THE HAGUE/ZAGREB, Sept 17 (Hina) - The appeals chamber of the UN war crimes tribunal in The Hague (ICTY) on Wednesday doubled the sentence against former Bosnian Serb prison commander Milorad Krnojelac to 15 years for crimes against
humanity committed in a prison in the eastern Bosnian town of Foca in 1992.
THE HAGUE/ZAGREB, Sept 17 (Hina) - The appeals chamber of the UN war
crimes tribunal in The Hague (ICTY) on Wednesday doubled the
sentence against former Bosnian Serb prison commander Milorad
Krnojelac to 15 years for crimes against humanity committed in a
prison in the eastern Bosnian town of Foca in 1992. #L#
On March 15, 2002, the trial chamber sentenced Krnojelac to seven
and a half years in prison after finding him guilty on two counts of
crimes against humanity and two counts of violations of the laws and
customs of war, and acquitting him of six counts, mainly relating to
torture and murder.
The appeals chamber found that the trial chamber had established
the facts erroneously or incompletely and miscarried justice. The
revised judgement convicted Krnojelac of the crimes of which he had
previosly been acquitted, raising the sentence to 15 years.

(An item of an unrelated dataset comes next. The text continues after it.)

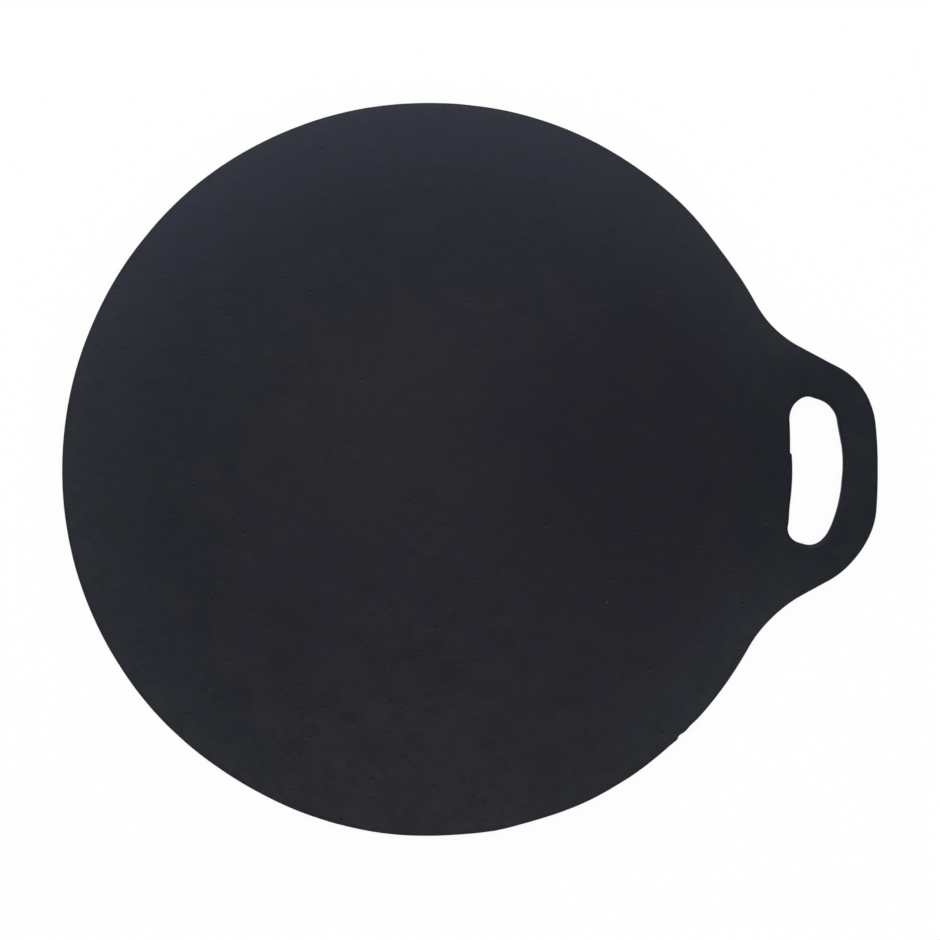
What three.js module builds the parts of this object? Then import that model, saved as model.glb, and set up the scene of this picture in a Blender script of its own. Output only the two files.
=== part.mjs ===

The time he has spent in the tribunal's custody since June 15, 1998
is included in the sentence.
Krnojelac was commander of the KP Dom correctional facility in Foca
from April 1992 to August 1993 at the time of an ethnic cleansing
campaign by Serb forces in the Foca area and the whole of eastern
Bosnia.
Up to 760 inmates were held in the prison, mainly Bosniak men,
including mentally and phyically handicapped and seriously ill
people. Prisoners were beaten, tortured, used as forced labour and
held in inhumane conditions, and many of them were killed.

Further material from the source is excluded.